Sam Doyle: St. Helena Island's Native Son - RAW VISION

Sam Doyle: St. Helena Island's Native Son

irst published: Summer 1998

The context for the development of Sam Doyle's career is as interesting as the artist and his art. The eighth of nine children born to Thomas Sr. and Sue Ladsen Doyle of St. Helena Island, South Carolina, Thomas Samuel Doyle grew up in an area steeped in African American history and culture. Doyle's youth was spent in relative isolation in the Wallace Community of St. Helena Island, which was then physically and culturally removed from the Beaufort mainland.
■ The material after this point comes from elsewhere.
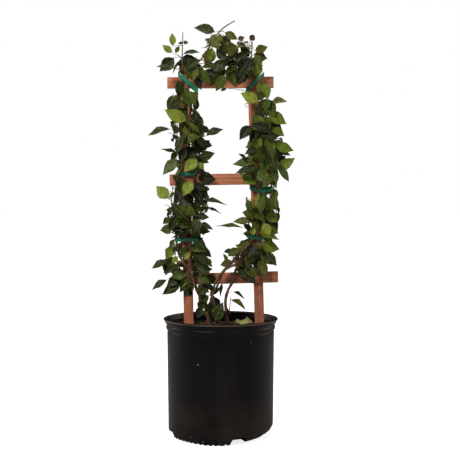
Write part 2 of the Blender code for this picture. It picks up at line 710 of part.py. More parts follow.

A connecting bridge was not constructed until 1927. During the early decades of the twentieth century, St. Helena was a unique and predominantly African American community comprised largely of the descendants of former slaves who retained much of their African heritage and memories of the slave experience. Many slaves on St. Helena Island were held by absentee owners, and left relatively free to continue to practice the cultural traditions of their homeland. Doyle had vivid recollections of the descendants of slaves who told him stories of plantation slavemasters, slave atrocities and supernatural occurrences. Those stories appeared frequently in Doyle's art.

 

 

The Wallace Community in which Doyle lived was originally populated almost exclusively by freed slaves, formerly owned by a plantation slavemaster whose surname was Wallace. Doyle attended the nearby Penn School through the ninth grade, and then dropped out to work as a clerk in a neighbourhood store. While Doyle was a student at Penn School, the first school established in the South for free blacks, one of his teachers noticed his drawing ability and encouraged him to travel north with her sister to study art. He declined to leave his roots on St. Helena Island, and remained in that vicinity throughout his life.